4. Mid-Block Efficient Tuning: Translating insights into an actionable layer selection strategy

The first three perspectives converge on the conclusion that middle layers (20%-80%) are stable foundations for knowledge integration, while top layers are prone to drastic parameter reshaping and catastrophic forgetting. Mid-Block translates this into a fine-tuning strategy: freeze boundary layers and apply LoRA low-rank updates only to middle layers. This precisely targets the parameter budget at the most robust sections for adaptation. This work positions Mid-Block as an "analysis-driven proof-of-concept" to validate depth-dependent patterns rather than competing with PEFT methods like QLoRA or AdaLoRA. Using standard LoRA as the primary baseline isolates the effect of the "layer depth" variable. On GSM8K (OLMo2-7B), it improves accuracy from 28% to 37.5%, confirming that "precise targeting" outperforms "broad application."

Experimental Design

The paper establishes causality through three complementary validation experiments: (1) Layer-wise Probing: predicting the next token directly from each intermediate layer's output to observe "dormancy \(\rightarrow\) emergence" patterns of task capability; (2) Layer-wise Weight Change: tracking the magnitude of L2 updates per layer after LoRA fine-tuning; (3) Layer Swapping: replacing specific layer blocks of the Base model with SFT counterparts (and vice versa) to observe performance fluctuations.

Key Experimental Results

Main Results (Mid-Block Efficient Tuning vs.
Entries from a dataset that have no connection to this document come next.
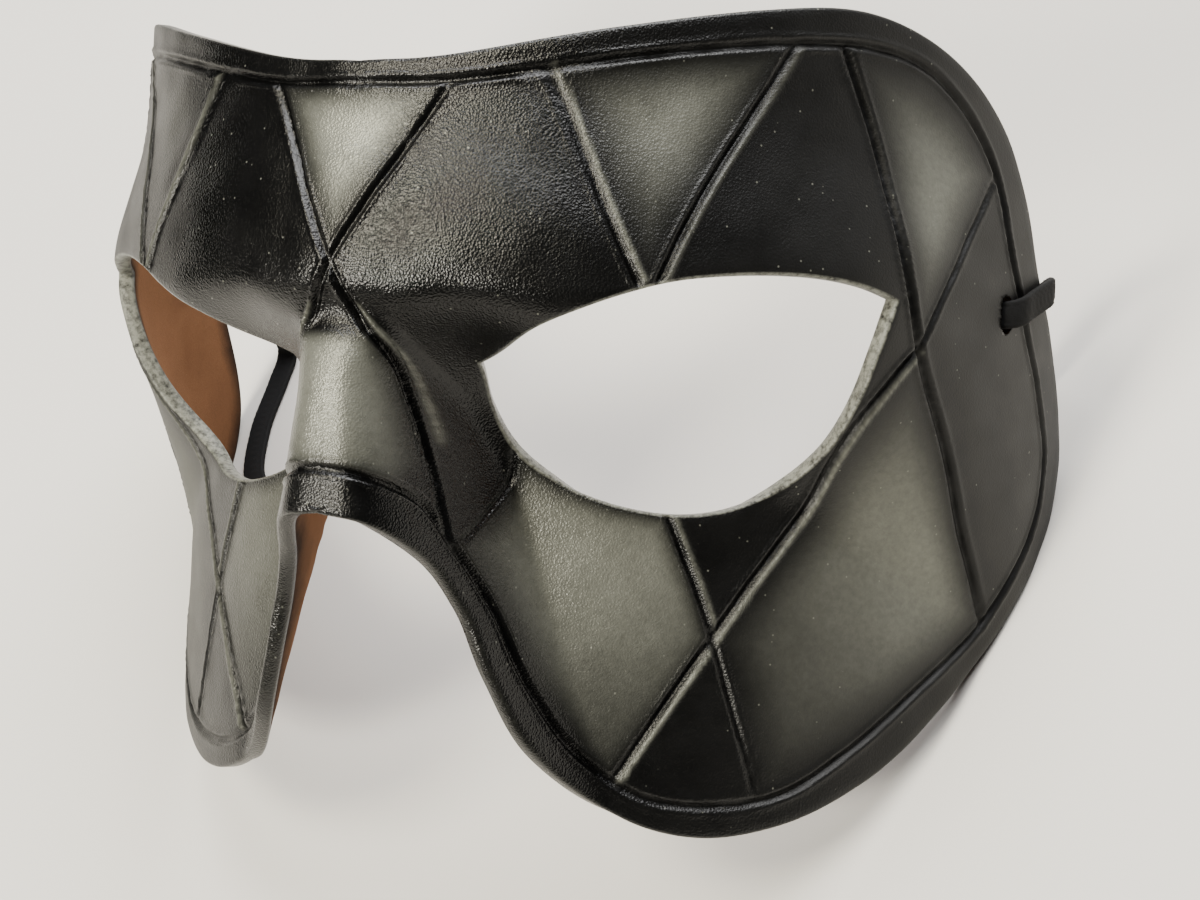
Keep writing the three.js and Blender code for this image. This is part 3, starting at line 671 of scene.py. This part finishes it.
def slot_peg(side, materials):
    """An oblong peg along the leather's normal, through the slot of one temple. It leaves
    the second material on the walls that it cuts."""
    straight = (SLOT_LENGTH - SLOT_WIDTH) / 2
    bend = np.linspace(0, np.pi, SLOT_ROUND_POINTS)
    x = SLOT_WIDTH / 2 * np.concatenate([np.cos(bend), -np.cos(bend)])
    y = SLOT_WIDTH / 2 * np.concatenate([np.sin(bend), -np.sin(bend)])
    y += straight * np.repeat([1, -1], SLOT_ROUND_POINTS)
    middle, sideways, upward, normal = slot_ways()
    rings = np.array(SLOT_REACH) * LEATHER_THICKNESS
    points = (middle + x[None, :, None] * sideways + y[None, :, None] * upward
              + rings[:, None, None] * normal)
    points = lay_down(points * (side, 1, 1)).reshape(-1, 3)
    size = len(x)
    around = np.arange(size)
    beyond = np.roll(around, -1)
    walls = np.stack([around, beyond, beyond + size, around + size], axis=1)
    faces = [tuple(quad) for quad in walls.tolist()]
    faces += [tuple(around[::-1].tolist()), tuple((around + size).tolist())]
    if side < 0:
        faces = [face[::-1] for face in faces]
    mesh = bpy.data.meshes.new("slot_peg")
    mesh.from_pydata([tuple(point) for point in (points * MM).tolist()], [], faces)
    for material in materials:
        mesh.materials.append(material)
    mesh.polygons.foreach_set("material_index", np.ones(len(faces), np.int32))
    peg = bpy.data.objects.new("slot_peg", mesh)
    bpy.context.scene.collection.objects.link(peg)
    return peg


def scaled(colour, share):
    """A linear colour made lighter or darker, as the four numbers that a socket takes."""
    return (*(min(channel * share, 1) for channel in colour), 1)


def new_material(name):
    """A material with no nodes yet, and its node tree."""
    material = bpy.data.materials.new(name)
    material.use_nodes = True
    material.node_tree.nodes.clear()
    return material, material.node_tree


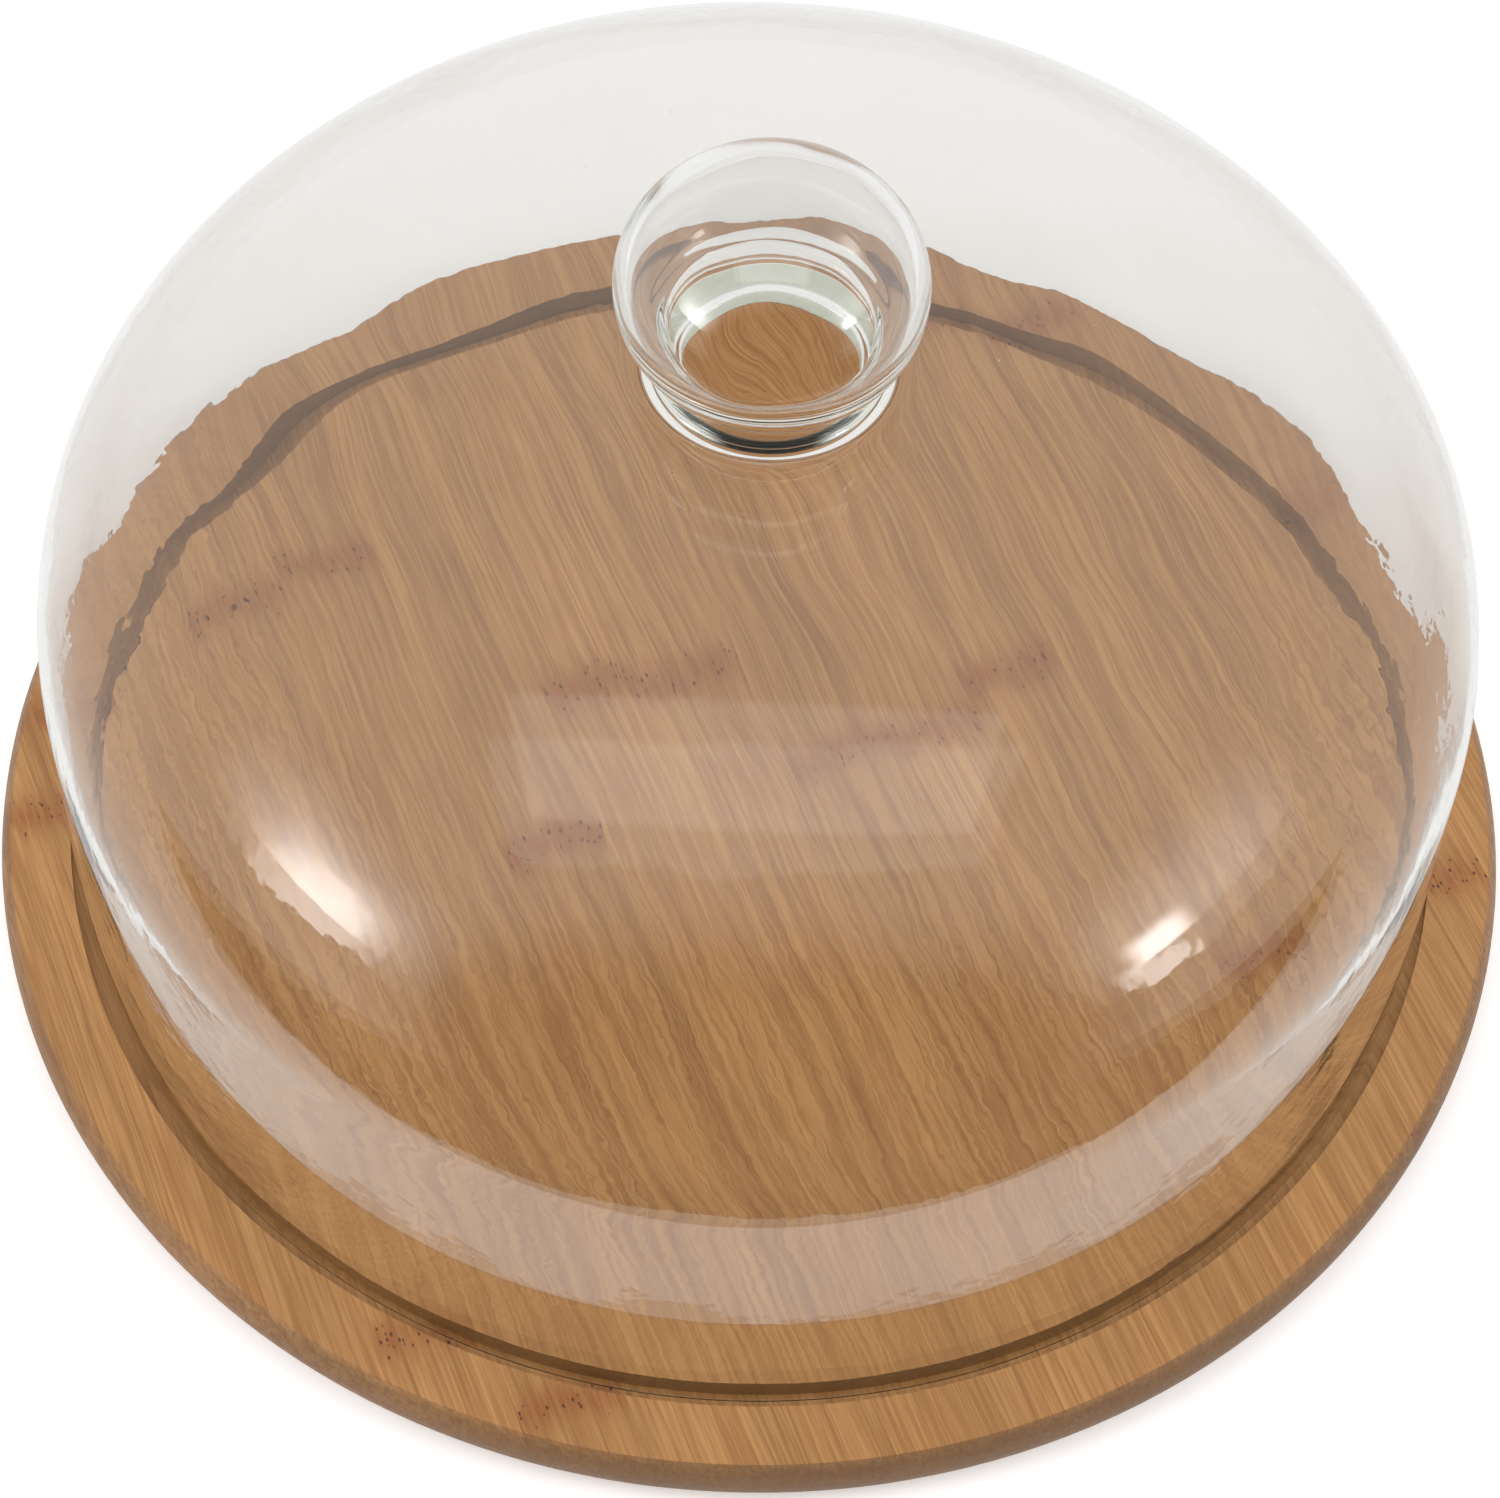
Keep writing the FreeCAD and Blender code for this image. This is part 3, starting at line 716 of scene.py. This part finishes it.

Standard LoRA, GSM8K Accuracy)

Model Standard LoRA Mid-Block (Best) Gain
OLMo2-1B 0.19 0.21 (01100) +10.5%
OLMo2-7B 0.28 0.375 (01000) +33.9%
OLMo2-13B 0.27 0.30 (01110) +11.1%
OLMo2-32B 0.29 0.32 (01100) +10.3%

Ablation Study (Layer Block Selection, OLMo2-7B, GSM8K)

Layer Configuration Accuracy Description
10000 (Bottom 20%) ~0.22 Worst performance, significantly below baseline
01000 (Mid-Upper) 0.375 Best, exceeds baseline by 10pp
00010 (Mid-Lower) ~0.27 Close to baseline
00001 (Top 20%) ~0.135 Extremely poor; mapping layers cannot function independently
11111 (Full Layers) 0.28 Standard LoRA baseline

Key Findings

  • Depth-dependent patterns are consistent across scales (1B-32B): CKA is stable in shallow layers (>0.98) and drops sharply in the final ~20% of layers.
  • Layer-wise probing follows a "dormancy \(\rightarrow\) emergence" pattern: In OLMo2-32B, accuracy is near zero for the first 50 layers and rises sharply to 0.60 in the last 14 layers.
  • Weight changes follow a J-shaped trajectory: Minimal changes (~0.05) in early layers, increasing significantly (>0.10) near the output.
  • Performance gaps between optimal middle layers and worst boundary layers often exceed 20%, confirming the criticality of layer selection.
  • Layer swapping follows an inverted U-shape: Replacing boundary layers degrades performance, while replacing middle layers can yield slight improvements.

Highlights & Insights

  • The complementarity of the three perspectives is a methodological highlight: Information-theoretic metrics track "information volume," geometric metrics track "spatial structure," and optimization metrics track "parameter changes," forming a complete evidence chain.
  • The finding that "middle layers are stable foundations for knowledge integration, while top layers are the primary source of catastrophic forgetting" has broad practical implications—guiding LoRA layer selection, freezing strategies, and layer allocation in multi-task fine-tuning.
  • The Mid-Block strategy achieves better performance with fewer parameters, demonstrating that "precise targeting" is more effective than "broad application," providing insights for the PEFT field.

Limitations & Future Work

  • Validation was only performed on standard dense decoder-only architectures, not MoE or encoder-decoder architectures.
  • The study focuses solely on the SFT stage, without examining layer-level dynamics after RLHF/DPO.
  • The 20%-80% range for Mid-Block is an empirical selection; an adaptive method for determining layer boundaries is lacking.
  • Evaluation tasks are primarily mathematical reasoning (GSM8K); generalization to other task types requires further validation.
  • Future work could explore combining this with adaptive methods like AdaLoRA to automatically learn the optimal rank allocation per layer.
  • vs. Standard LoRA: LoRA applies low-rank updates uniformly, wasting parameter budget. This work proves concentrating updates in middle layers is more effective.
  • vs. Layer-wise Pruning literature: Pruning focuses on "which layers can be removed," while this work focuses on "which layers should be updated."
  • vs. Surface Alignment Hypothesis: This work provides a layer-wise refinement of the hypothesis—surface alignment does not occur uniformly across all layers but is concentrated at specific depths.

Rating

  • Novelty: ⭐⭐⭐⭐ Comprehensive analysis perspectives, though the core finding (large changes in top layers) is intuitively expected.
  • Experimental Thoroughness: ⭐⭐⭐⭐ Validated across 1B-32B models, though downstream evaluation tasks are limited.
  • Writing Quality: ⭐⭐⭐⭐ Clear structure and rich visualizations, though mathematically dense.
  • Value: ⭐⭐⭐⭐ Directly provides guidance for PEFT practitioners; the Mid-Block strategy is simple and effective.